TO BE DONE:
Pull out every line below holding the word "bending".

DATA EXCERPTS:
▬▬▬▬▬▬

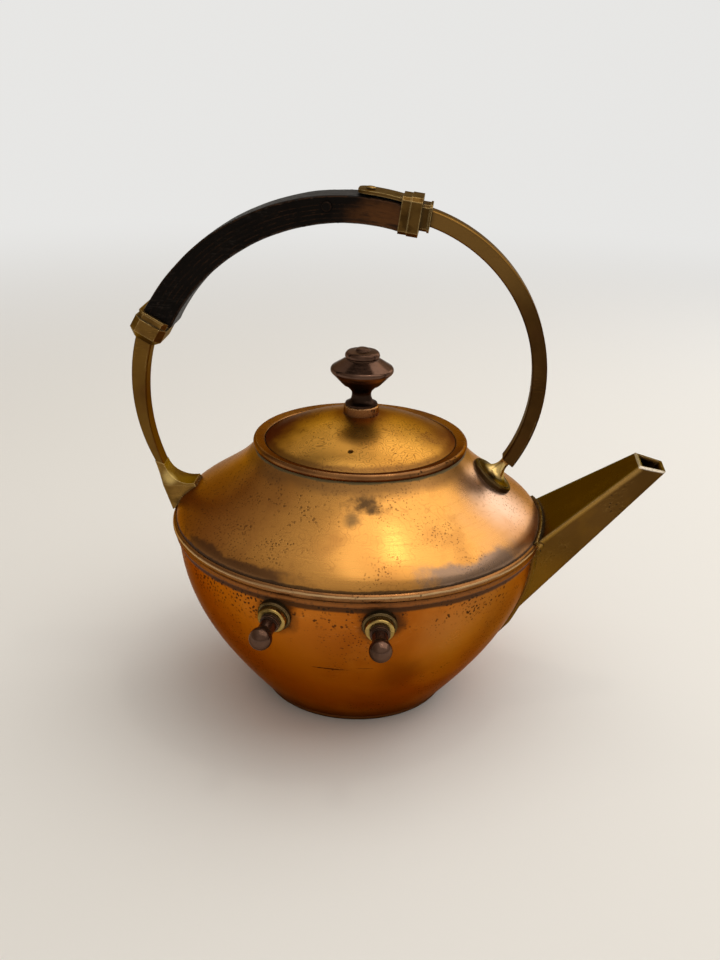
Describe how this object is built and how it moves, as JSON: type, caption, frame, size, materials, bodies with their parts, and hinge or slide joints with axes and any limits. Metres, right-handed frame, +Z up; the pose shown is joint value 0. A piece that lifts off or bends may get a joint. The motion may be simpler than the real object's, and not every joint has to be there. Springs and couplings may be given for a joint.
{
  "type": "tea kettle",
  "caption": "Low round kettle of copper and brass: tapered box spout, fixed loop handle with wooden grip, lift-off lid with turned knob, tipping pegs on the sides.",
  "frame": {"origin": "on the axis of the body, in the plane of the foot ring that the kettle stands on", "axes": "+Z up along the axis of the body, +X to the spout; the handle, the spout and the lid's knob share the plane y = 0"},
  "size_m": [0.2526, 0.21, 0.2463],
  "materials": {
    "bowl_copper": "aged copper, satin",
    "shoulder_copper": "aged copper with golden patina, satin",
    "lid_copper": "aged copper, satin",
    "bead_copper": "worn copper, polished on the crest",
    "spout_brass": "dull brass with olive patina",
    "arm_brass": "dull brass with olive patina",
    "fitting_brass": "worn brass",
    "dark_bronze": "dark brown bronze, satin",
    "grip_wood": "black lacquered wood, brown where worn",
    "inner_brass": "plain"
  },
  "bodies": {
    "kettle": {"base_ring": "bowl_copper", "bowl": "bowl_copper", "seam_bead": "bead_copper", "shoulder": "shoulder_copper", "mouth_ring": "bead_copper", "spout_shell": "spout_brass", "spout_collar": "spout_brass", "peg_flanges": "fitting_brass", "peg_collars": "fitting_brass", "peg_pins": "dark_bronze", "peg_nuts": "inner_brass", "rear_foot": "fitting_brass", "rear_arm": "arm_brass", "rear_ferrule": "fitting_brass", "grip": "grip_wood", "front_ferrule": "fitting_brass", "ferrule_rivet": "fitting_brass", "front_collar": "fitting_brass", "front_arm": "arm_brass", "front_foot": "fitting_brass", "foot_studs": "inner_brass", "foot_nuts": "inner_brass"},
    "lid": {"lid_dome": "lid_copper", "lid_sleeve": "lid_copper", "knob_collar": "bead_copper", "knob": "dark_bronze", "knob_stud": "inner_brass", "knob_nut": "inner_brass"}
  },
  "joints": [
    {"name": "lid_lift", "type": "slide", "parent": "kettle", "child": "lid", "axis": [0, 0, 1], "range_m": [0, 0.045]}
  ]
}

▬▬▬▬▬▬

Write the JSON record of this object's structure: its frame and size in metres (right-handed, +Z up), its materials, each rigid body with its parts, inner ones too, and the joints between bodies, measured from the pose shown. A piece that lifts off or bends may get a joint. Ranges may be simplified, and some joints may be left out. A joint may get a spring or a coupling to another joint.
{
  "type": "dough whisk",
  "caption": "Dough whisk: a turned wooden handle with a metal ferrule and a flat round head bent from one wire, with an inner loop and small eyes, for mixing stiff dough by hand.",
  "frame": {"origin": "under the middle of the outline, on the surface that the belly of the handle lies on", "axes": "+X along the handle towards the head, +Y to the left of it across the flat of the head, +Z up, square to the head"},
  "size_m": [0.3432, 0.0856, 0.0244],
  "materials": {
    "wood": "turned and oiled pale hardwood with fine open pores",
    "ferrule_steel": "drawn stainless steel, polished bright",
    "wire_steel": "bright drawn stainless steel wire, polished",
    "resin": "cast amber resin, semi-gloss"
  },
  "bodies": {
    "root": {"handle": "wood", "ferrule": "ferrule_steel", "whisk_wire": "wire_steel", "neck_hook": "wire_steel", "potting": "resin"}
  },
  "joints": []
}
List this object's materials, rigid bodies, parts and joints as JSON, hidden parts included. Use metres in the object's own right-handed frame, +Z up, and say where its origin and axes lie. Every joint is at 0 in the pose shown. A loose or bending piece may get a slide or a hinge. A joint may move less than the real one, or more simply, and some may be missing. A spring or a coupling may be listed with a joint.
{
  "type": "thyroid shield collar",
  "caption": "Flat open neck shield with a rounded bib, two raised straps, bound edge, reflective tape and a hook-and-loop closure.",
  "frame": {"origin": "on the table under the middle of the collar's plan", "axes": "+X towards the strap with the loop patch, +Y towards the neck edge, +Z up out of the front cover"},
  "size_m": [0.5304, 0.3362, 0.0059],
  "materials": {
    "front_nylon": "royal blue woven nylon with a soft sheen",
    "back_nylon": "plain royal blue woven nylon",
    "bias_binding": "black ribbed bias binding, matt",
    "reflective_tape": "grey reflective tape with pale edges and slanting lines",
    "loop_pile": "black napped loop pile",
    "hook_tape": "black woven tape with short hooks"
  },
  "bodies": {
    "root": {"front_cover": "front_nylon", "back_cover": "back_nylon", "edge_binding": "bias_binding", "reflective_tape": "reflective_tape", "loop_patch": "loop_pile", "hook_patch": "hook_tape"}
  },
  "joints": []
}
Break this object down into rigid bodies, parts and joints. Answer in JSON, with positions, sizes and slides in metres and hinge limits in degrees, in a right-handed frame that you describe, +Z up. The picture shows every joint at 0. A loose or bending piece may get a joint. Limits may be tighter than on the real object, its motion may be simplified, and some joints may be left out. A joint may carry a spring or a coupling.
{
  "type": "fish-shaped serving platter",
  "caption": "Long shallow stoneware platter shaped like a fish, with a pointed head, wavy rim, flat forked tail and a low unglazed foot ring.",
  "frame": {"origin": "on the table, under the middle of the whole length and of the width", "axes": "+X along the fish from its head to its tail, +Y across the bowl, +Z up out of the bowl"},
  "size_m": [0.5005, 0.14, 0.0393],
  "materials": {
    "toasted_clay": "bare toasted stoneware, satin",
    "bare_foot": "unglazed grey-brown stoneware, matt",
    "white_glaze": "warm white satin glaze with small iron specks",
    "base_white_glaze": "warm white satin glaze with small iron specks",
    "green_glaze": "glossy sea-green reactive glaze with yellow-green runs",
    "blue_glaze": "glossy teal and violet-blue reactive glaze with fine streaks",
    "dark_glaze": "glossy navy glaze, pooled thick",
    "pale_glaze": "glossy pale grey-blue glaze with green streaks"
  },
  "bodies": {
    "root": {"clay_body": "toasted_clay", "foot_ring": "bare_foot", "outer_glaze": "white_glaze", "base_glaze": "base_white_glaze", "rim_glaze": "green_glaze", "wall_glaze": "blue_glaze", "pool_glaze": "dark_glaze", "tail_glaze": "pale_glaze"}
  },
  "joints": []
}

▬▬▬▬▬▬

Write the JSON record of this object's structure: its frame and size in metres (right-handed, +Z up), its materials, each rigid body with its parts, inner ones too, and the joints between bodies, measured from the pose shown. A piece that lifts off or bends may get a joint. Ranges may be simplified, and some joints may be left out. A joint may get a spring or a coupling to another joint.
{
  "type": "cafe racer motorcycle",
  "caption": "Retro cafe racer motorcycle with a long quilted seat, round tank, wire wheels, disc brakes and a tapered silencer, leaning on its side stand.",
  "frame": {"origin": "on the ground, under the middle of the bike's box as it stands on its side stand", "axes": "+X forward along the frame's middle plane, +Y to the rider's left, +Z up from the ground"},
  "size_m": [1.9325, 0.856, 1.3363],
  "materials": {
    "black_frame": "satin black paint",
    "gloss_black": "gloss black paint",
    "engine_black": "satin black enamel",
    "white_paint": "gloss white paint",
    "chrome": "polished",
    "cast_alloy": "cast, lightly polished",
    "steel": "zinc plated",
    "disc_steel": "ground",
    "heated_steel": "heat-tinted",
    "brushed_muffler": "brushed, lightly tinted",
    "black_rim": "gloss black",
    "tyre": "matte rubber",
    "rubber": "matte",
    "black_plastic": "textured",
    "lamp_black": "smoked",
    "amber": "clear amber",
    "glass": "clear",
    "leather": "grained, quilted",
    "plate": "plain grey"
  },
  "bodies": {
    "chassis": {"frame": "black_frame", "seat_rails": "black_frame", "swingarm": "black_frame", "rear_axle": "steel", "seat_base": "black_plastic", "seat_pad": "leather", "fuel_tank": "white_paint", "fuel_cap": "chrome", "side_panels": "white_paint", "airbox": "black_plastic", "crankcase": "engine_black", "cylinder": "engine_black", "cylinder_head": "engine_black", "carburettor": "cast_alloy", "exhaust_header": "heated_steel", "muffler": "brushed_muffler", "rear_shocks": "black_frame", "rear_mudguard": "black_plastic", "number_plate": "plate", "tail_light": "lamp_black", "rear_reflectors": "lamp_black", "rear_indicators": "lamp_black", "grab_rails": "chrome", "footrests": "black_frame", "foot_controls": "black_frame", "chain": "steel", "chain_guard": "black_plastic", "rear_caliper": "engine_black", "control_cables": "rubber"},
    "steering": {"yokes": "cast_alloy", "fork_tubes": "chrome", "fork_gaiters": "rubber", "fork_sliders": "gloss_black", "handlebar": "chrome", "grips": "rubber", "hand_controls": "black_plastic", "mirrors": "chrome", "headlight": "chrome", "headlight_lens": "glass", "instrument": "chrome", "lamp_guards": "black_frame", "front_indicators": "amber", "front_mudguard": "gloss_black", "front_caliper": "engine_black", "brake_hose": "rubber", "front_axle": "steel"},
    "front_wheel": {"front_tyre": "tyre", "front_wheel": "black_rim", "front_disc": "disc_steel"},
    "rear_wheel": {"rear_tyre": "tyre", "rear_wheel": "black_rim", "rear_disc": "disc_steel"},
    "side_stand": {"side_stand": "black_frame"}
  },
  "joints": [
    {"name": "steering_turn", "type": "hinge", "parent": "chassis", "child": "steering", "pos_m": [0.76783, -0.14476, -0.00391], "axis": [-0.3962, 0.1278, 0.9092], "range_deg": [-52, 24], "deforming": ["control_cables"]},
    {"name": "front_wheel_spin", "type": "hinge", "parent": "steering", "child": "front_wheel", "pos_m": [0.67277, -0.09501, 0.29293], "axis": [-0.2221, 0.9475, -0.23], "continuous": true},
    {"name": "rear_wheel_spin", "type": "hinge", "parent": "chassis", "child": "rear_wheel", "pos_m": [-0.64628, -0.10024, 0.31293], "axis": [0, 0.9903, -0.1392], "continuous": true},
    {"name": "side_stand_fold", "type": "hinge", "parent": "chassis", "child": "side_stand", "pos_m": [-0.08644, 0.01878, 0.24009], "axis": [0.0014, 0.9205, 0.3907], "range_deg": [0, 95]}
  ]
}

▬▬▬▬▬▬

RESPONSE:
List this object's materials, rigid bodies, parts and joints as JSON, hidden parts included. Use metres in the object's own right-handed frame, +Z up, and say where its origin and axes lie. Every joint is at 0 in the pose shown. A loose or bending piece may get a slide or a hinge. A joint may move less than the real one, or more simply, and some may be missing. A spring or a coupling may be listed with a joint.
Break this object down into rigid bodies, parts and joints. Answer in JSON, with positions, sizes and slides in metres and hinge limits in degrees, in a right-handed frame that you describe, +Z up. The picture shows every joint at 0. A loose or bending piece may get a joint. Limits may be tighter than on the real object, its motion may be simplified, and some joints may be left out. A joint may carry a spring or a coupling.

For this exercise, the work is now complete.